Moreover, even assuming arguendo that he had been told that an order already had issued in the case, Mr. Ashkin fails to explain why he did not request a copy of that order to see what it said, nor does he explain why, with only an assurance that things would "probably" be okay if he submitted documentation of his continued occupancy, he did not bother to follow-up with the Loft Board to find out whether in fact everything was okay. The Tenants' failure to be involved in the abandonment proceeding was purely within their control. Ms. Brack and Mr. Ashkin, in paragraph 10 of their affidavits submitted in support of this application, actually admit that they received a copy of the proposed order containing the finding of abandonment on June 14, 2006, the day before the Loft Board's meeting to consider the proposed order. Yet, Tenants made no effort to contact the Loft Board to protest, as they now claim in their affidavits, that they had received no prior notice of the proceedings. It appears that they chose to gamble repeatedly that they would be able to work out a deal with their landlord before a Loft Board finding of abandonment became a problem for them. They gambled and they lost. In these circumstances, repeated defaults, despite being given several opportunities to participate, do not constitute the extraordinary circumstances required by 29 RCNY § 1-06(i)(3).

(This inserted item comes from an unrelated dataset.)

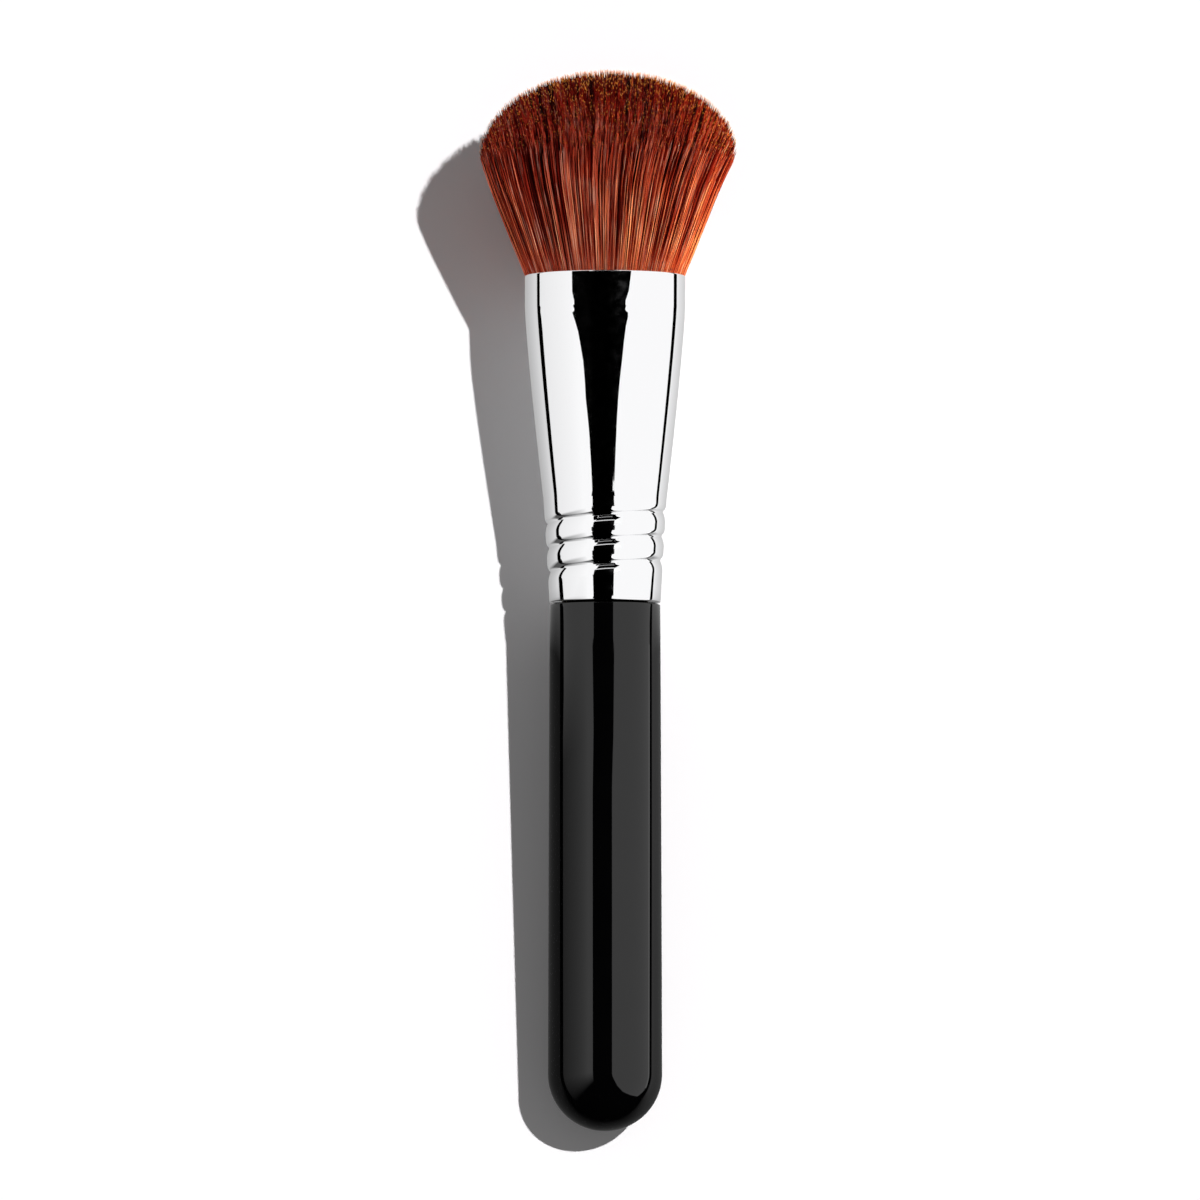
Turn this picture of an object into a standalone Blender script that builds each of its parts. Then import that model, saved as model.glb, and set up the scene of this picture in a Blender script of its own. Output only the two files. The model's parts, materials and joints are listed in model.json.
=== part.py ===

Because Tenants have failed to demonstrate any extraordinary circumstances to excuse their failure to timely file an answer in the underlying abandonment proceeding, there is no need to address the other prong of the standard for vacating a default judgment – a substantial likelihood of success on the merits of the defense.

Based on the foregoing, the reconsideration application should be denied.

RECOMMENDATION

I recommend that the Loft Board deny the instant application for reconsideration of Loft Board Order No. 3069.